On Thursday, Sept. 6, ROTC cadets from UCLA and Cal State University, Northridge loaded all the boxes of donated books onto an Army Humvee to start the first leg of their journey to Tikrit, Iraq.

Waiting there is Major Laura Pacha, a 1998 Geffen graduate, who put out a plea to the alumni association and Bruins for used medical texts for Iraqi's medical community after she saw the severe strain the war and the ongoing fight against the insurgency have put on Iraq's meager medical resources.

Maj. Pacha, who works as the preventive medicine officer for Northern Iraq, has become increasingly involved in working with local Iraqi physicians to help them rebuild the public medical care system. At the outbreak of the war, looting was rampant, even at Iraq’s hospitals. "They took beds, medical equipment and things you’d think no one would want, perhaps with the thought that these things could be sold," said Patrice Healey, a physician and board member of the medical association who talked to Pacha.

Photo by Reed Hutchinson.

Medical libraries were stripped of books. So any used texts — Iraqi doctors consider anything that was published after 1994 as current — would be of such value that they would "improve the lives of Iraqi citizens for generations," said Healey. The physician, who wrote a medical bestseller, "Common Medical Diagnoses," with Edwin Jacobson, clinical professor of medicine at UCLA, added to the collection copies of their book, which is now available in six languages.

Response from physicians to "Books Without Borders," as the medical text campaign was called, has been overwhelming, Healey said. When the cost of shipping so many weighty volumes to UCLA became a consideration, one alumna, the chief resident of medicine at Stanford, decided to pack her car with books and drive down to UCLA on her day off to deliver them.

Said Pacha: "Amazing things have been accomplished, and it goes to show just what can be done when people come together over issues."

Lt. Col. Christopher Talcott, professor of military science at UCLA, thanks all the donors and the association on behalf of the U.S. Army medical staff. "This is a great day for the Iraqi medical community and the citizens of Iraq, who will ultimately reap the benefits" of this gift, he said.

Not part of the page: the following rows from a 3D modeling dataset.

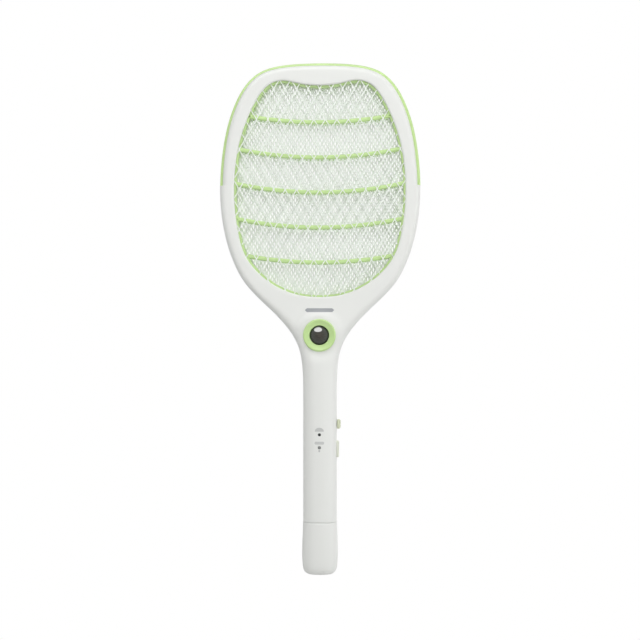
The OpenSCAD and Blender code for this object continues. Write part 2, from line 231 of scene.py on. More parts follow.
# The step at each end of the trim falls between two points of its own
for k in np.flatnonzero(np.diff(np.sign(casing_line[:, 1] - TRIM_END)))[::-1]:
    share = (TRIM_END - casing_line[k, 1]) / (casing_line[k + 1, 1] - casing_line[k, 1])
    step = casing_line[k] + share * (casing_line[k + 1] - casing_line[k])
    tiny = 0.04 * (casing_line[k + 1] - casing_line[k])
    casing_line = np.insert(casing_line, [k + 1, k + 1], [step - tiny, step + tiny], axis=0)
casing_in = inward(casing_line, closed=False)
opening_loop = both_sides(through(OPENING))
opening_line = softened(evenly(opening_loop, 361)[:-1], 3, closed=True)
opening_in = inward(opening_line, closed=True)


def ease(low, high, x):
    """Nought below low, one above high, and a smooth rise between."""
    t = np.clip((np.asarray(x, float) - low) / (high - low), 0, 1)
    return t * t * (3 - 2 * t)


def at_depth(flat, y):
    """Outline points set at a depth, or each at its own."""
    return np.column_stack([flat[:, 0], np.broadcast_to(y, len(flat)), flat[:, 1]])


def face_depth(x, z, lamp):
    """How far the casing's face stands from the middle plane, with or without the lamp's seat."""
    depth = GRIP_HALF_DEPTH + (HEAD_HALF - GRIP_HALF_DEPTH) * ease(208, 276, z)
    seat = 1 - ease(18.5, 27, np.hypot(x, np.asarray(z) - LAMP_Z))
    return depth + (LAMP_FACE - depth) * seat if lamp else depth


def within(points, loop):
    """Which points lie inside a closed loop."""
    x, z = points[:, 0][:, None], points[:, 1][:, None]
    a, b = loop, np.roll(loop, -1, 0)
    crosses = (a[:, 1] > z) != (b[:, 1] > z)
    rise = np.where(b[:, 1] == a[:, 1], 1e-9, b[:, 1] - a[:, 1])
    return (crosses & (x < (b[:, 0] - a[:, 0]) * (z - a[:, 1]) / rise + a[:, 0])).sum(1) % 2 == 1


def strips(rings, count, closed, start=0):
    """Quads between neighbouring rings of points."""
    last = count if closed else count - 1
    return [tuple(start + k for k in (r * count + i, r * count + (i + 1) % count,
                                      (r + 1) * count + (i + 1) % count, (r + 1) * count + i))
            for r in range(rings - 1) for i in range(last)]


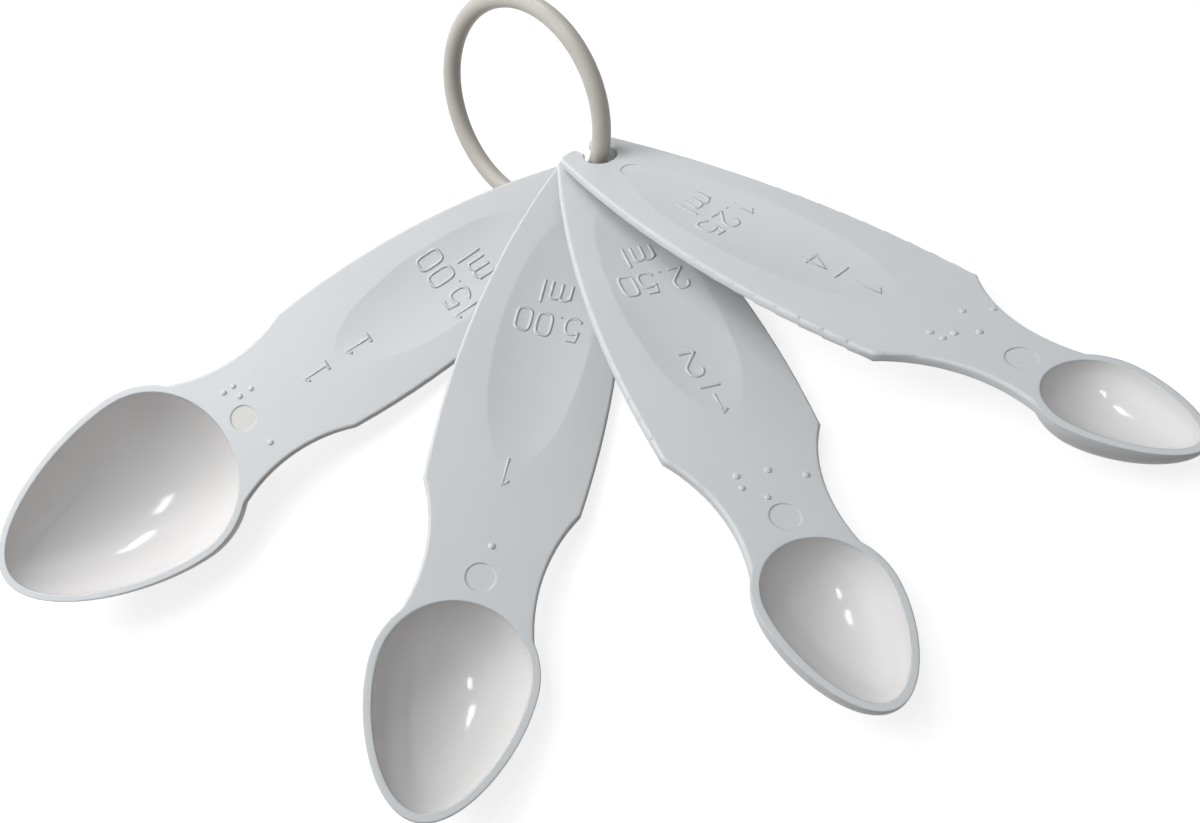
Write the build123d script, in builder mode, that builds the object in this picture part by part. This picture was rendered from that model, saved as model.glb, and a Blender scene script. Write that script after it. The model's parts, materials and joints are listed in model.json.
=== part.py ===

"Our Iraqi counterparts have been exceedingly pleased to know their colleagues across the sea and around the world are so supportive and caring," said Pacha.

It will take a month for the books to arrive in Iraq. Then they will be distributed among hospitals and medical, nursing and vocational schools. Among the recipients will be Tikrit General Hospital, once the largest medical school in the country, Mosul General Hospital and Baqubah General Hospital, whose medical library was looted.